The observant among you will know I’m a big Wojciech Szczesny fan.
The clue, of course, is in my column banner image, where he has been selected as the lead protagonist in advertising my weekly offering, but there’s also the part where he’s a flipping good goalkeeper.
He treads that fine line between confidence, arrogance and outright madness that mark out the very best stoppers – he’s strong in the air (in 2014/15, he demonstrated he can be that goalkeeper we’ve been crying out for – one who can nullify Andy Carroll!), he’s even better with the ball at his feet, and his shot-stopping isn’t to be sniffed at either. He’s somehow even got youth on his side still, having just turned 26, and potentially has another decade at the top.
That’s not to say he doesn’t have his faults; he does. He’s a young man with much still to learn, but here at Daily Cannon we’ve maintained, both last summer and this, that we’d be bonkers to let him go.

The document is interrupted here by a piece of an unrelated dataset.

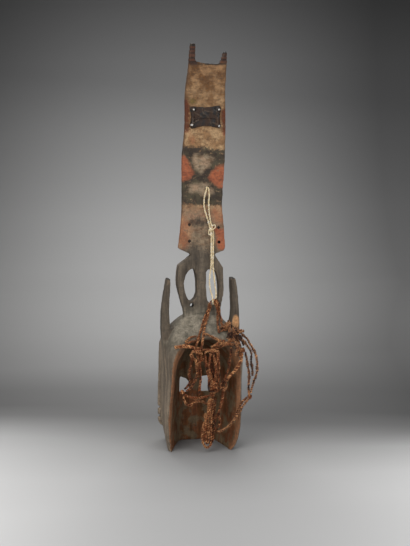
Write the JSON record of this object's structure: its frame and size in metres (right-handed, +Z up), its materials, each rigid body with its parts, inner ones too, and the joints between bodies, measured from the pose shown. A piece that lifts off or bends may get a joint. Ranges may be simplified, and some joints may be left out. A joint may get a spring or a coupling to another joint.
{
  "type": "kanaga mask",
  "caption": "Carved wooden dance mask with a hollow face box, horns and a tall painted plank, with hide lashing, a cotton string and a fibre cord harness.",
  "frame": {"origin": "on the floor plane, at the middle of the carved wood's box seen from above", "axes": "+Z up along the plank, -Y the way the face looks, +Y the open hollow, +X the wearer's left"},
  "size_m": [0.2556, 0.2159, 1.1],
  "materials": {
    "wood": "dry weathered wood with worn tan, red ochre and dark earth paint",
    "rawhide": "dark hide, dried hard and glossy on its ridges",
    "cotton": "pale twisted cotton string",
    "fibre": "reddish brown twisted plant fibre, rough and frayed"
  },
  "bodies": {
    "root": {"carved_mask": "wood", "rawhide_lashing": "rawhide", "cotton_string": "cotton", "string_stopper_knot": "cotton", "knot_cluster": "fibre", "knot_left": "fibre", "knot_outer": "fibre", "knot_tail": "fibre", "knot_shoulder": "fibre", "cord_apex": "fibre", "cord_apex_left": "fibre", "cord_apex_right": "fibre", "cord_cross": "fibre", "cord_braid": "fibre", "cord_rim": "fibre", "cord_rim_left": "fibre", "cord_rim_left_low": "fibre", "cord_coil": "fibre", "cord_left_outer": "fibre", "cord_left_middle": "fibre", "cord_left_low": "fibre", "cord_low": "fibre", "cord_strand_1": "fibre", "cord_strand_2": "fibre", "cord_strand_3": "fibre", "cord_strand_4": "fibre", "cord_strand_5": "fibre", "cord_front_1": "fibre", "cord_front_2": "fibre", "cord_inner_right": "fibre", "cord_thick": "fibre", "cord_ring": "fibre", "cord_drop": "fibre", "cord_drop_left": "fibre", "cord_outer": "fibre", "cord_outer_inner": "fibre", "cord_outer_middle": "fibre", "cord_outer_short": "fibre", "cord_outer_low": "fibre", "cord_outer_double": "fibre", "cord_shoulder_1": "fibre", "cord_shoulder_2": "fibre", "cord_shoulder_3": "fibre", "cord_shoulder_4": "fibre", "tail_loop_front": "fibre", "tail_loop_middle": "fibre", "tail_loop_back": "fibre"}
  },
  "joints": []
}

Throughout the 2016 episode of the saga, there have been issues over a salary we subsidised the year before, rumours of interest from Napoli and latterly Everton, and reports that Arsenal were indeed holding out for a permanent deal at a mooted £15m, or at the very least an option to buy at the end of a loan.
In the end, it’s simply one more year’s loan, with Roma paying the full whack this time around, and also stumping up €1m in the form of a loan fee with no option to buy.

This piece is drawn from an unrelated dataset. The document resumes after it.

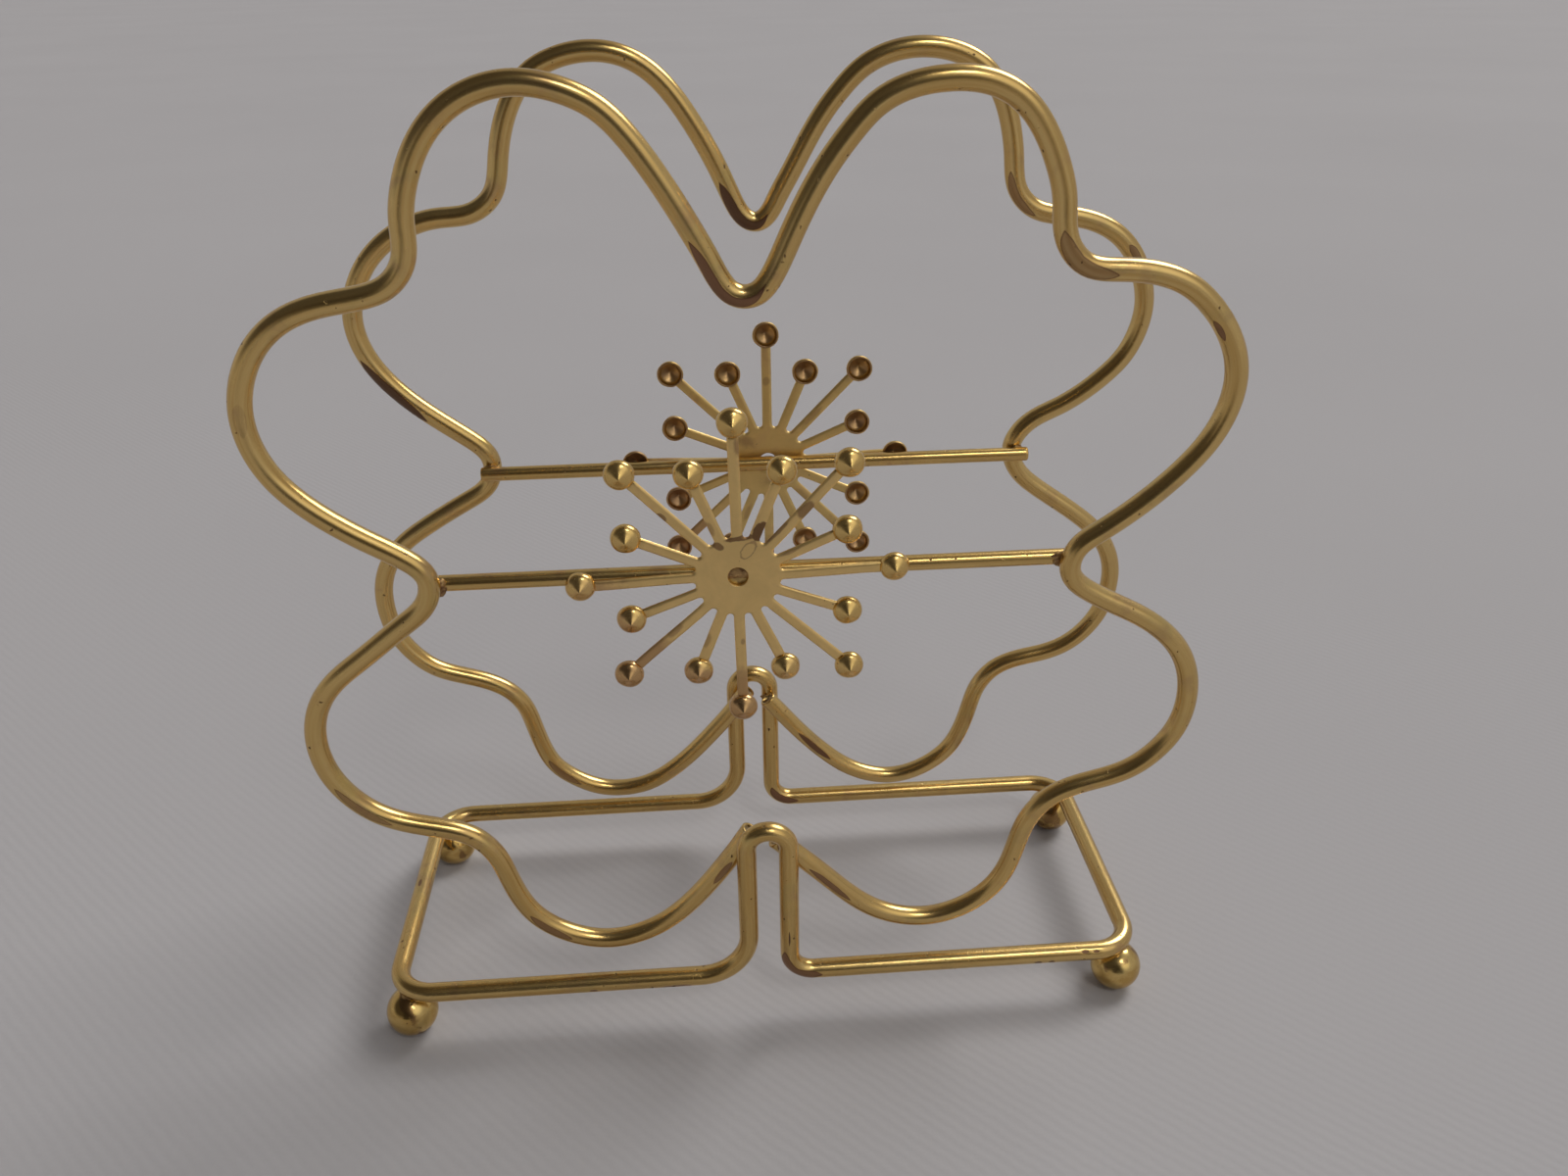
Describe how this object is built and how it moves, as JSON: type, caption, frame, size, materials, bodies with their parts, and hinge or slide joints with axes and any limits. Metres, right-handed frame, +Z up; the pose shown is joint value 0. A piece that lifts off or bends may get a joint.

I’m thrilled, and tellingly my Spurs-supporting husband is less so.
I’ve already waxed lyrical about his abilities, but the key element here is that we’ll struggle to find another goalkeeper at the same kind of level. Only a handful truly stand out above him, and all of them are already at top European clubs and therefore unavailable to us.
Meanwhile, we have invested the best part of a decade into a very talented player who needs to add experience and maturity to his game, two traits which come with that rare commodity: time.

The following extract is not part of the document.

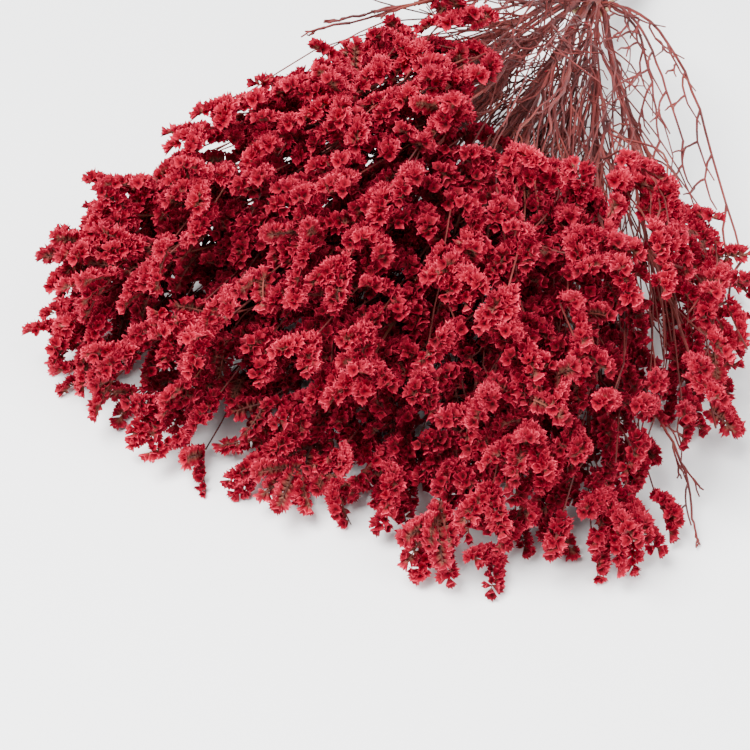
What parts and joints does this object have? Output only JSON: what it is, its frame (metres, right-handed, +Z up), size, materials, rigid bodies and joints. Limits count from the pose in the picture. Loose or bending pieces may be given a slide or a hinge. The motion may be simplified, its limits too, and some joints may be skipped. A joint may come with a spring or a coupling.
{
  "type": "dried flower bunch",
  "caption": "Tied bunch of dried, dyed statice lying on its side: thin stems fan out from a cord tie into curved spikes of small red funnel florets, for decoration",
  "frame": {"origin": "on the surface the bunch lies on, below the middle of its box", "axes": "+Y runs along the bunch from the flower heads to the cut stem ends, +Z is up, +X is the right side seen from the flower heads"},
  "size_m": [0.2723, 0.491, 0.1291],
  "materials": {
    "florets": "matte, papery",
    "stems": "matte, dry",
    "tie": "matte, fibrous"
  },
  "bodies": {
    "root": {"spray_01": "florets", "spray_02": "florets", "spray_03": "florets", "spray_04": "florets", "spray_05": "florets", "spray_06": "florets", "spray_07": "florets", "spray_08": "florets", "spray_09": "florets", "spray_10": "florets", "spray_11": "florets", "spray_12": "florets", "spray_13": "florets", "spray_14": "florets", "spray_15": "florets", "spray_16": "florets", "spray_17": "florets", "spray_18": "florets", "spray_19": "florets", "tie": "tie"}
  },
  "joints": []
}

David de Gea is a year younger, Thibaut Courtois two, and despite their stellar reputations they both also still suffer occasionally from moments of inexperience – think Courtois’ rash actions in the opening game of last season for a memorable example – and as for the goalkeeper at the other fancied club this season, Joe Hart has a blooper real as long as the Harry Potter films combined and was a significant factor in England’s dismal European showing this summer.
The truth is, even the best make mistakes. Even, whisper it, Manuel Neuer.
We welcomed Petr Cech as our saviour last season, yet he cost us arguably both goals in that opening game, with the crucial opening goal especially poor. There were other performances too, which drew attention for all the wrong reasons, as his judgment of his near post came under significant scrutiny.
Szczesny had a similarly up and down season at Roma, with a strong start derailed by injury, but a run of performances at the end of the season to rival his form two seasons ago when he won the Premier League golden glove.
Speaking to the editor of Roma Press earlier, his view was that our Polish stopper was crucial during Roma’s unbeaten run in the second half of the season, saving all three points against Sampdoria for the Giallorossi. However, he also had some remarks which will feel familiar to Arsenal fans too: He’s a very good goalkeeper but he needs to work harder and elevate his mentality – he can be too immature.
But as we’ve already established, that maturity can only come with time. It’s a huge factor in why keepers blossom so much later than their outfield counterparts, typically – and two seasons at a top Italian club will do Szczesny no harm at all.
In some ways, it’s a blessing in disguise for him to go out on loan. It allows him to work on that maturity without tarnishing his reputation at his parent club, and it allows us to benefit from Petr Cech’s final peak years without worrying about Szczesny agitating in the background.
While Roma have a new competing goalkeeper in the shape of highly-rated Brazilian Alisson, it’s unlikely the 23-year-old signed from Internacional this summer will take too much game time from the Arsenal man, so it’s simply a chance for him to play for a great team, a great club, in a situation where the pressure is on to compete for the title.
I suggested, when we signed him, that Cech probably had two to three years left at the top level, so by the end of the upcoming season that’ll see him entering the final year or so of his peak. It’s pretty much the perfect time for Wojciech to return to the fold, potentially understudy for a month or two and pick up the reigns over the course of next season.
Szczesny’s contract is up in two years, so there’s probably a good chance we’ll see him run it into those final twelve and possibly final six months as he assesses whether he has managed to reclaim the number one positional to match the shirt he has never relinquished.
Based on his talent, it will be a sad turn of events if he isn’t able to add that mental aspect to his game and kick on to mix it with the very best.